Imagine - and in some places this is the case - that a group of existing hairdresser, using the excuse of safety or quality, get together to persuade government that cutting hair should be licenced and that the number of licenses is limited. Who gains here? The market is limited - fettered as its opponents desire - ostensibly for good reason (safety, quality) but in reality we get more expensive haircuts, less innovation and less creativity.
If this fettering of markets extends everywhere, the result will always less innovation and less betterment for society. In some cases - we see this with energy - the result of government fettering of markets is high prices shortly followed by demands from the same government responsible for the problem that the firms cut their prices. Similarly, London has a housing problem because we've stopped people from building homes in the places where people want to live. The crisis is the direct result of government interference in the market, yet one proposed solution is to fix the rents - the state creates a problem then compounds it through price controls.

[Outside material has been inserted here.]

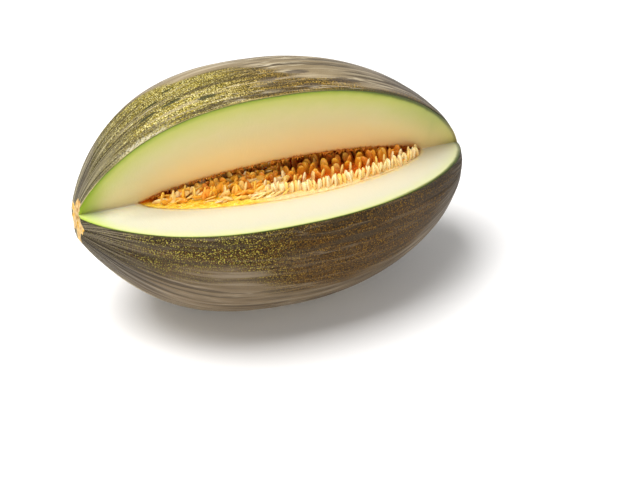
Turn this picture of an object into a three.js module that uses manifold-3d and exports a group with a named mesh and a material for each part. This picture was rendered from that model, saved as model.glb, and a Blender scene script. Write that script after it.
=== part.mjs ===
// A long green melon with one wedge cut out of its side, lying on its ground spot.
//
// Millimetres, +Z up. +X runs from the stem end to the blossom end, and the cut faces -Y.
// The origin is on the resting surface, under the middle of the fruit's length.
//
// Places across the fruit are given as (out, up): out is the distance from the axis towards
// the cut side (-Y), and up is the height above the axis.

import * as THREE from "three";
import { mergeVertices } from "three/addons/utils/BufferGeometryUtils.js";
import Module from "manifold-3d";

// ---- Driving dimensions (mm, and degrees where a name says so) ----

const fruit = {
  radius: 78,
  stemHalfLength: 127,
  blossomHalfLength: 130,
  axisTiltDegrees: 4.5, // the stem end lies a little higher
  restingSink: 2, // how far the ground spot is pressed below the widest radius
};

// The stem broke away at a round scar, which cuts the stem end short. That end droops a little.
const scar = {
  inset: 3.8, // from the stem end's own tip
  droop: 6.5,
  droopGrowth: 12, // the droop grows with this power of the distance
  dishRadius: 7,
  dishDepth: 2,
};

// How the radius falls from 1 at the widest station to 0 at each end: (1 - t^swell)^roundness.
const stemEnd = { swell: 2.71, roundness: 0.724 };
const blossomEnd = { swell: 1.97, roundness: 0.587 };

// The knife's two cuts meet in a straight line, the apex, just beside the axis. The knife and
// the seed cavity lie a little flatter than the fruit's own axis.
const wedge = {
  tiltDegrees: 2.1,
  turnDegrees: 0.7,
  apexOut: 2.9,
  apexUp: 5.1,
  lowerFaceDegrees: 10.7,
  upperFaceDegrees: 74.6,
};

// The seed cavity has three lobes, one for each chamber of the fruit.
const cavity = {
  radius: 29.5,
  lobeDepth: 0.32,
  lobeDegrees: 18,
  stemWall: 37, // of flesh beyond it, at each end
  blossomWall: 25,
  taper: 1.2,
};

// The pulp fills the cavity up to the cuts, apart from a hollow behind the line where they meet.
const pulp = {
  gap: 0.35,
  hollowFloorBack: 10,
  hollowFloorDrop: 1,
  hollowWallBack: 14,
  hollowWallRise: 9,
};

const seed = {
  length: 11.4,
  width: 5,
  thickness: 2.2,
  tipTaper: 0.45,
  sink: 3,
  socketGap: 0.4,
};

// Each row stands at a share of the way from the apex to the cavity's front rim, which changes
// from the stem end to the blossom end. It reaches along the cavity as far as the cavity's
// narrowest radius is still the row's share of a seed's length. Its seeds lean towards the cut
// side, and are turned about their own length, by the first number of degrees, give or take
// the second.
const seedRows = [
  { stemShare: 0.42, blossomShare: 0.66, lean: [4, 8], turn: [65, 25], count: 27, room: 0.8 },
  { stemShare: 0.14, blossomShare: 0.24, lean: [-8, 22], turn: [0, 90], count: 17, room: 1.15 },
  { stemShare: -0.2, blossomShare: -0.2, lean: [-22, 12], turn: [0, 90], count: 13, room: 1.22 },
];

const facets = {
  fruit: { around: 44, stations: 30 },
  cavity: { around: 27, stations: 16 },
  seed: { around: 8, stations: 4 },
};

// ---- Colours ----

const rindMaterial = new THREE.MeshStandardMaterial({ color: 0x6d6a38, roughness: 0.55, metalness: 0 });
const pulpMaterial = new THREE.MeshStandardMaterial({ color: 0xf0a335, roughness: 0.35, metalness: 0 });
const seedMaterial = new THREE.MeshStandardMaterial({ color: 0xf2d9a2, roughness: 0.5, metalness: 0 });

// ---- Solids ----

const wasm = await Module();
wasm.setup();

function solidOf(geometry) {
  const bare = geometry.clone();
  bare.deleteAttribute("normal");
  bare.deleteAttribute("uv");
  const merged = mergeVertices(bare, 1e-5);
  return new wasm.Manifold(new wasm.Mesh({
    numProp: 3,
    vertProperties: new Float32Array(merged.attributes.position.array),
    triVerts: new Uint32Array(merged.index.array),
  }));
}

function geometryOf(solid) {
  const mesh = solid.getMesh();
  const geometry = new THREE.BufferGeometry();
  geometry.setAttribute("position", new THREE.BufferAttribute(mesh.vertProperties, 3));
  geometry.setIndex(new THREE.BufferAttribute(mesh.triVerts, 1));
  geometry.computeVertexNormals();
  return geometry;
}

// A closed spindle along X: a sphere whose points move out to the radius wanted at their
// station and angle. The angle is 0 on the cut side and rises towards the top.
function spindle(startX, endX, radiusAt, { around, stations }) {
  const geometry = new THREE.SphereGeometry(1, around, stations);
  geometry.rotateZ(Math.PI / 2);
  const positions = geometry.attributes.position;
  for (let i = 0; i < positions.count; i += 1) {
    const x = THREE.MathUtils.mapLinear(positions.getX(i), -1, 1, startX, endX);
    const angle = Math.atan2(positions.getZ(i), -positions.getY(i));
    const radius = radiusAt(x, angle);
    positions.setXYZ(i, x, -radius * Math.cos(angle), radius * Math.sin(angle));
  }
  return geometry;
}

// A bar along X whose section is the polygon of (out, up) corners.
function bar(corners, length) {
  const section = new THREE.Shape(corners.map(([out, up]) => new THREE.Vector2(out, up)));
  const geometry = new THREE.ExtrudeGeometry(section, { depth: length, bevelEnabled: false });
  geometry.translate(0, 0, -length / 2);
  const outward = new THREE.Vector3(0, -1, 0);
  const upward = new THREE.Vector3(0, 0, 1);
  const along = new THREE.Vector3(-1, 0, 0);
  geometry.applyMatrix4(new THREE.Matrix4().makeBasis(outward, upward, along));
  return geometry;
}

// ---- Shape of the fruit and its cavity ----

const lowerFace = THREE.MathUtils.degToRad(wedge.lowerFaceDegrees);
const upperFace = THREE.MathUtils.degToRad(wedge.upperFaceDegrees);
const scarDistance = fruit.stemHalfLength - scar.inset;
const fruitLength = scarDistance + fruit.blossomHalfLength;
const farAway = 2 * fruit.radius;
const cavityStart = cavity.stemWall - fruit.stemHalfLength;
const cavityEnd = fruit.blossomHalfLength - cavity.blossomWall;
const cavityMiddle = (cavityStart + cavityEnd) / 2;
const cavityWaist = cavity.radius * (1 - cavity.lobeDepth);

function rindRadius(x) {
  const end = x < 0 ? stemEnd : blossomEnd;
  const halfLength = x < 0 ? fruit.stemHalfLength : fruit.blossomHalfLength;
  const t = Math.min(1, Math.abs(x) / halfLength);
  return fruit.radius * (1 - t ** end.swell) ** end.roundness;
}

function stemDroop(x) {
  return x < 0 ? scar.droop * (-x / scarDistance) ** scar.droopGrowth : 0;
}

function cavityRadius(x, angle) {
  const t = THREE.MathUtils.mapLinear(x, cavityStart, cavityEnd, -1, 1);
  const fall = Math.max(0, 1 - t * t) ** (cavity.taper / 2);
  const lobes = Math.cos(3 * (angle - THREE.MathUtils.degToRad(cavity.lobeDegrees)));
  return cavity.radius * (1 + cavity.lobeDepth * lobes) * fall;
}

// How far from its middle the cavity's waist still has a radius.
function cavityReach(radius) {
  const fall = Math.min(1, radius / cavityWaist);
  return Math.sqrt(1 - fall ** (2 / cavity.taper)) * (cavityEnd - cavityMiddle);
}

// The point at a distance from the apex line along the lower face, and a height above that face.
function overLowerFace(distance, height) {
  const out = wedge.apexOut + distance * Math.cos(lowerFace) - height * Math.sin(lowerFace);
  const up = wedge.apexUp + distance * Math.sin(lowerFace) + height * Math.cos(lowerFace);
  return [out, up];
}

// How far the cavity's front rim is from the apex line at a station, found by halving.
function frontRimDistance(x) {
  let inside = 0;
  let outside = farAway;
  for (let step = 0; step < 30; step += 1) {
    const middle = (inside + outside) / 2;
    const [out, up] = overLowerFace(middle, 0);
    if (Math.hypot(out, up) < cavityRadius(x, Math.atan2(up, out))) inside = middle;
    else outside = middle;
  }
  return inside;
}

// ---- Rind and flesh: one grown piece ----

// A group that lies at the fruit's centre, with its +X end dipping by the tilt.
function lyingGroup(tiltDegrees, turnDegrees) {
  const group = new THREE.Group();
  group.rotation.set(0, THREE.MathUtils.degToRad(tiltDegrees), THREE.MathUtils.degToRad(turnDegrees));
  group.position.x = (scarDistance - fruit.blossomHalfLength) / 2;
  group.position.z = fruit.radius - fruit.restingSink;
  group.updateMatrix();
  return group;
}

const wholeFruit = lyingGroup(fruit.axisTiltDegrees, 0);
const cutFruit = lyingGroup(wedge.tiltDegrees, wedge.turnDegrees);

const rind = spindle(-fruit.stemHalfLength, fruit.blossomHalfLength, rindRadius, facets.fruit);
const rindPoints = rind.attributes.position;
for (let i = 0; i < rindPoints.count; i += 1) {
  rindPoints.setZ(i, rindPoints.getZ(i) - stemDroop(rindPoints.getX(i)));
}
rind.applyMatrix4(wholeFruit.matrix);

const stemCut = new THREE.BoxGeometry(fruit.radius, fruit.radius, fruit.radius);
stemCut.translate(-scarDistance - fruit.radius / 2, 0, 0);
stemCut.applyMatrix4(wholeFruit.matrix);

const stemDish = new THREE.SphereGeometry(scar.dishRadius, 12, 8);
stemDish.scale(scar.dishDepth / scar.dishRadius, 1, 1);
stemDish.translate(-scarDistance, 0, -scar.droop);
stemDish.applyMatrix4(wholeFruit.matrix);

const ground = new THREE.BoxGeometry(2 * fruitLength, 4 * fruit.radius, fruit.radius);
ground.translate(0, 0, -fruit.radius / 2);

const upperFaceEnd = [
  wedge.apexOut + farAway * Math.cos(upperFace),
  wedge.apexUp + farAway * Math.sin(upperFace),
];
const wedgeBar = bar([
  overLowerFace(0, 0),
  overLowerFace(farAway, 0),
  [farAway, farAway],
  upperFaceEnd,
], 2 * fruitLength);

const cavityHollow = spindle(cavityStart, cavityEnd, cavityRadius, facets.cavity);

const bodySolid = solidOf(rind)
  .subtract(solidOf(stemCut))
  .subtract(solidOf(stemDish))
  .subtract(solidOf(ground))
  .subtract(solidOf(wedgeBar.clone().applyMatrix4(cutFruit.matrix)))
  .subtract(solidOf(cavityHollow.applyMatrix4(cutFruit.matrix)));

const body = new THREE.Mesh(geometryOf(bodySolid), rindMaterial);
body.name = "melon_body";

// ---- Seeds ----

// A flat drop: poles on its own Y, with the pointed end at -Y. The clearance is added all round.
function seedDrop(clearance) {
  const geometry = new THREE.SphereGeometry(0.5, facets.seed.around, facets.seed.stations);
  const positions = geometry.attributes.position;
  for (let i = 0; i < positions.count; i += 1) {
    const towardsTip = Math.max(0, -2 * positions.getY(i));
    const narrowing = 1 - seed.tipTaper * towardsTip ** 2;
    positions.setX(i, positions.getX(i) * (seed.width * narrowing + 2 * clearance));
    positions.setY(i, positions.getY(i) * (seed.length + 2 * clearance));
    positions.setZ(i, positions.getZ(i) * (seed.thickness * narrowing + 2 * clearance));
  }
  geometry.computeVertexNormals();
  return geometry;
}

// A repeatable number from -1 to 1, so that the seeds lie unevenly but always the same way.
function unevenness(number) {
  const value = Math.sin(number * 12.9898) * 43758.5453;
  return 2 * (value - Math.floor(value)) - 1;
}

const seedShape = seedDrop(0);
const socketShape = seedDrop(seed.socketGap);

// The pulp is the cavity's own shape, drawn in about its middle to leave the gap at its waist.
const pulpShare = 1 - pulp.gap / cavityWaist;
const pulpFill = spindle(cavityStart, cavityEnd, cavityRadius, facets.cavity);
pulpFill.translate(-cavityMiddle, 0, 0);
pulpFill.scale(pulpShare, pulpShare, pulpShare);
pulpFill.translate(cavityMiddle, 0, 0);

const hollowBar = bar([
  overLowerFace(0, 0),
  overLowerFace(farAway, farAway),
  overLowerFace(-pulp.hollowWallBack, farAway),
  overLowerFace(-pulp.hollowWallBack, pulp.hollowWallRise),
  overLowerFace(-pulp.hollowFloorBack, -pulp.hollowFloorDrop),
], 2 * fruitLength);

let pulpSolid = solidOf(pulpFill).subtract(solidOf(wedgeBar)).subtract(solidOf(hollowBar));
let seedNumber = 0;

for (const row of seedRows) {
  const reach = cavityReach(row.room * seed.length);
  const pitch = (2 * reach) / row.count;
  for (let place = 0; place < row.count; place += 1) {
    seedNumber += 1;
    const wander = (salt) => unevenness(seedNumber + 100 * salt);
    const lean = THREE.MathUtils.degToRad(row.lean[0] + row.lean[1] * wander(1));
    const turn = THREE.MathUtils.degToRad(row.turn[0] + row.turn[1] * wander(2));
    const footprint = seed.width * Math.abs(Math.cos(turn)) + seed.thickness * Math.abs(Math.sin(turn));
    const slack = pitch - footprint;
    const x = cavityMiddle - reach + (place + 0.5) * pitch + 0.15 * slack * wander(3);
    const share = THREE.MathUtils.lerp(row.stemShare, row.blossomShare, place / (row.count - 1));
    const distance = frontRimDistance(x) * share + 0.3 * seed.thickness * wander(4);
    const height = seed.length / 2 - seed.sink * (1 + 0.3 * wander(5));
    const [out, up] = overLowerFace(distance, height);
    const drop = new THREE.Mesh(seedShape, seedMaterial);
    drop.name = `seed_${String(seedNumber).padStart(2, "0")}`;
    drop.position.set(x, -out, up);
    drop.rotation.set(Math.PI / 2 + lean, turn, Math.atan((0.5 * slack * wander(6)) / seed.length));
    drop.updateMatrix();
    cutFruit.add(drop);
    const socket = socketShape.clone().applyMatrix4(drop.matrix);
    pulpSolid = pulpSolid.subtract(solidOf(socket));
  }
}

const pulpMass = new THREE.Mesh(geometryOf(pulpSolid), pulpMaterial);
pulpMass.name = "seed_pulp";
cutFruit.add(pulpMass);

const melon = new THREE.Group();
melon.name = "melon";
melon.add(body, cutFruit);

export default melon;
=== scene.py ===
# %% [markdown]
# A long green melon lies on a white table with one wedge cut out of its side. This lesson
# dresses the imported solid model: it keeps every size and place, and gives the rind, the cut
# flesh, the stem scar, the pulp and the seeds their looks. Everything is in metres, with +X
# from the stem end to the blossom end and the cut facing -Y.

# %% Load the frame
import math
import random

import bmesh
import bpy
import numpy as np
from mathutils import Matrix, Vector, noise


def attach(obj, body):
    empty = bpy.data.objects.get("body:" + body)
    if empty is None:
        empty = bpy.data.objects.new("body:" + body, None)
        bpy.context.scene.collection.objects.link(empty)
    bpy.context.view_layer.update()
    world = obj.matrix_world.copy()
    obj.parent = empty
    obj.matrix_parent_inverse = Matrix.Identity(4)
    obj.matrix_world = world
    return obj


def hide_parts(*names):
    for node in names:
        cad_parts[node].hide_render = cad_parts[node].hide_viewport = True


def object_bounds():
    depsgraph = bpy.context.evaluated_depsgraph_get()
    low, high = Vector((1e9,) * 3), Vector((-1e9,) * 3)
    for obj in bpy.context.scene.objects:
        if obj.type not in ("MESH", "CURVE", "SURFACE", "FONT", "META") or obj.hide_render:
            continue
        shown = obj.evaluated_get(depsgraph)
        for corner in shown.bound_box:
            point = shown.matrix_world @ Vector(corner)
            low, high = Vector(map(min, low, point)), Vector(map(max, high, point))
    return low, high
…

We haven't found a better way of organising the distribution of goods and services than a market (and it's not for want of trying) but then the same people who haven't found a better way screech about "market failure" as if this is a fault of the market rather than a fault of state intervention - most so-called market failures would be better entitled, "regulatory failure". Whether it's fuel poverty, housing shortages, too few doctors or a lack of school places, the cause of the problem is almost always governments - often along with producer interests like trade unions, business lobbies and professional associations - limiting or preventing the free operation of the market.
It is pretty much impossible to replicate a free market system through planning, however clever the people in Whitehall might be and however mighty their computers are. It really beats me why we try.